***** Information shown

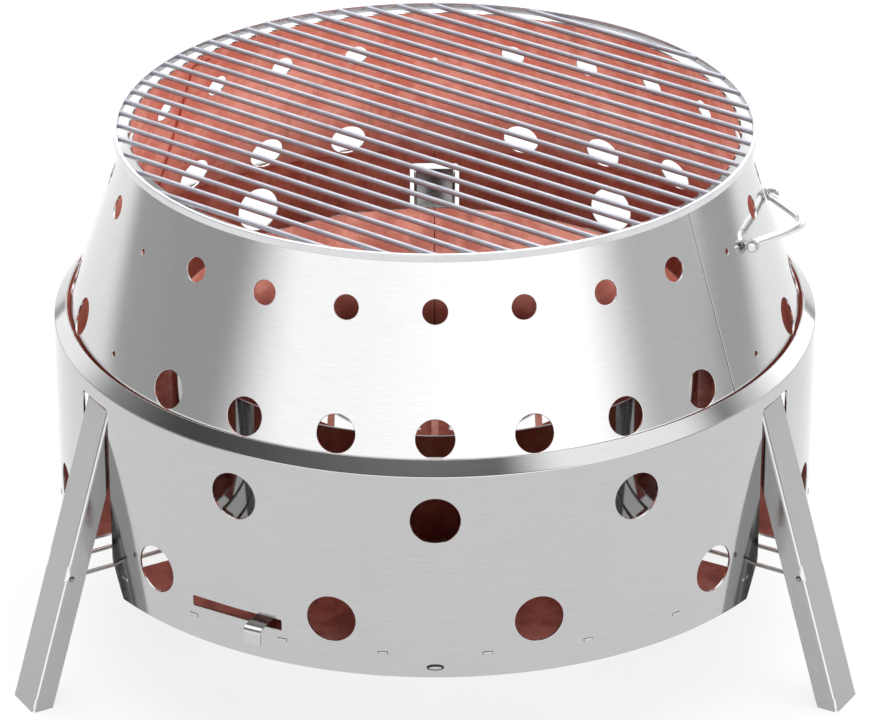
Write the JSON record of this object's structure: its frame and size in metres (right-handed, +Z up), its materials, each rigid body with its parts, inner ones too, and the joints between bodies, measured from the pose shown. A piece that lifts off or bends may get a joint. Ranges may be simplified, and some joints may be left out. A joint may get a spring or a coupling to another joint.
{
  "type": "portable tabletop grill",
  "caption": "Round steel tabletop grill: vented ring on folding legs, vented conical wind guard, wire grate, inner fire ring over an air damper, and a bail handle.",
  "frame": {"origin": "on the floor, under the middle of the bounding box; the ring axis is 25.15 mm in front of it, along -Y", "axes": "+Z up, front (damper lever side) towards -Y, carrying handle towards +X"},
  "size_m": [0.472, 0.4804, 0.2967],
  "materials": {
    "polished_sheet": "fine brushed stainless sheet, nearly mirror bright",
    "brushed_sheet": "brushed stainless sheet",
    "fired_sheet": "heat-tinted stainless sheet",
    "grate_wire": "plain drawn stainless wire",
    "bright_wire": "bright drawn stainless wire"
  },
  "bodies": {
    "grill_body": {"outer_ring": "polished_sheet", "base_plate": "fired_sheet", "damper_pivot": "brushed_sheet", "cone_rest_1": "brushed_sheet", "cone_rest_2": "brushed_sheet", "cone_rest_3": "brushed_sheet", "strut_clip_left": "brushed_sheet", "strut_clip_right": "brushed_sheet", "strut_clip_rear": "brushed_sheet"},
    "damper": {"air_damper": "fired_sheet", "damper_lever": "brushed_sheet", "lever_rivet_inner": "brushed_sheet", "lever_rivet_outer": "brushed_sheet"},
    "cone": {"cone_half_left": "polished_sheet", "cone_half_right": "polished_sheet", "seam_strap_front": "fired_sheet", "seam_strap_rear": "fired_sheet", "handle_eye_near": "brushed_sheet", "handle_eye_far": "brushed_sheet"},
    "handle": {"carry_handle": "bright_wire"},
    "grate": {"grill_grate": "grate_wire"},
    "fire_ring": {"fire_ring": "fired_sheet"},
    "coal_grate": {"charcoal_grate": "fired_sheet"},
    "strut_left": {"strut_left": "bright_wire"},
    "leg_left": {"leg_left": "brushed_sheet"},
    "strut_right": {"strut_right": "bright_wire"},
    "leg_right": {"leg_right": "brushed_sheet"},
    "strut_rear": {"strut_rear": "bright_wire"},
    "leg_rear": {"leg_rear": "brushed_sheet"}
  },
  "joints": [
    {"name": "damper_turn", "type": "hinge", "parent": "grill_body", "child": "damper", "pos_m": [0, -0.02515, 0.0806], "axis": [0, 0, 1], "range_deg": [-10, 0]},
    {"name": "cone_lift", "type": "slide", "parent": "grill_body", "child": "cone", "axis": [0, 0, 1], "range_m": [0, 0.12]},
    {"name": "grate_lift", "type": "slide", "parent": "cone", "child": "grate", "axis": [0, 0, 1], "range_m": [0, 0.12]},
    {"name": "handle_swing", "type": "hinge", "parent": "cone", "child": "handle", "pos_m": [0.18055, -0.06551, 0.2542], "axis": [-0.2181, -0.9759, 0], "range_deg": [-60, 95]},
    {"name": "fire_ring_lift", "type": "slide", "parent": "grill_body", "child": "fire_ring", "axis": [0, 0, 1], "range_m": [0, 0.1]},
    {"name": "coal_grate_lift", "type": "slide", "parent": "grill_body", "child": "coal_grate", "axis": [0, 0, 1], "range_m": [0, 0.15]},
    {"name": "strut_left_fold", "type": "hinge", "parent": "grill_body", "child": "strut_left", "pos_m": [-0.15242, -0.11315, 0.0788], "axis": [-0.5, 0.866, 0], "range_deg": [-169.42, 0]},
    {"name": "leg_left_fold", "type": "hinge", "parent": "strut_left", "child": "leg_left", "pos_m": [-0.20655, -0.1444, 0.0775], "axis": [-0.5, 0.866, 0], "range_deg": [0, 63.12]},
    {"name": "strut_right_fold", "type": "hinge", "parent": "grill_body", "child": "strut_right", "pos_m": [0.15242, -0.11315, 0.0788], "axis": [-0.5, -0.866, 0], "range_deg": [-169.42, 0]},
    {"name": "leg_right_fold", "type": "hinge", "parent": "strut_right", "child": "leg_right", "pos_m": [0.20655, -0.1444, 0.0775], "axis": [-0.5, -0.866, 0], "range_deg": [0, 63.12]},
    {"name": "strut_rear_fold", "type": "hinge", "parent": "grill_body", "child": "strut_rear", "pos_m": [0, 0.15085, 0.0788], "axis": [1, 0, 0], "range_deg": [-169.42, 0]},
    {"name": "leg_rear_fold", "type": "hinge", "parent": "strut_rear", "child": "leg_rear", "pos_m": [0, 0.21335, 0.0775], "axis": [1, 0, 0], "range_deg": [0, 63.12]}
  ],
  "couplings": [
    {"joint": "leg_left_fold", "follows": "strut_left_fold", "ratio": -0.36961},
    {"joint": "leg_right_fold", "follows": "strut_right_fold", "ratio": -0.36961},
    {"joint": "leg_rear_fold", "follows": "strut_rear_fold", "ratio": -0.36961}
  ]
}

**********

Return all the lines that contain the string "bodies".

Write the JSON record of this object's structure: its frame and size in metres (right-handed, +Z up), its materials, each rigid body with its parts, inner ones too, and the joints between bodies, measured from the pose shown. A piece that lifts off or bends may get a joint. Ranges may be simplified, and some joints may be left out. A joint may get a spring or a coupling to another joint.
  "bodies": {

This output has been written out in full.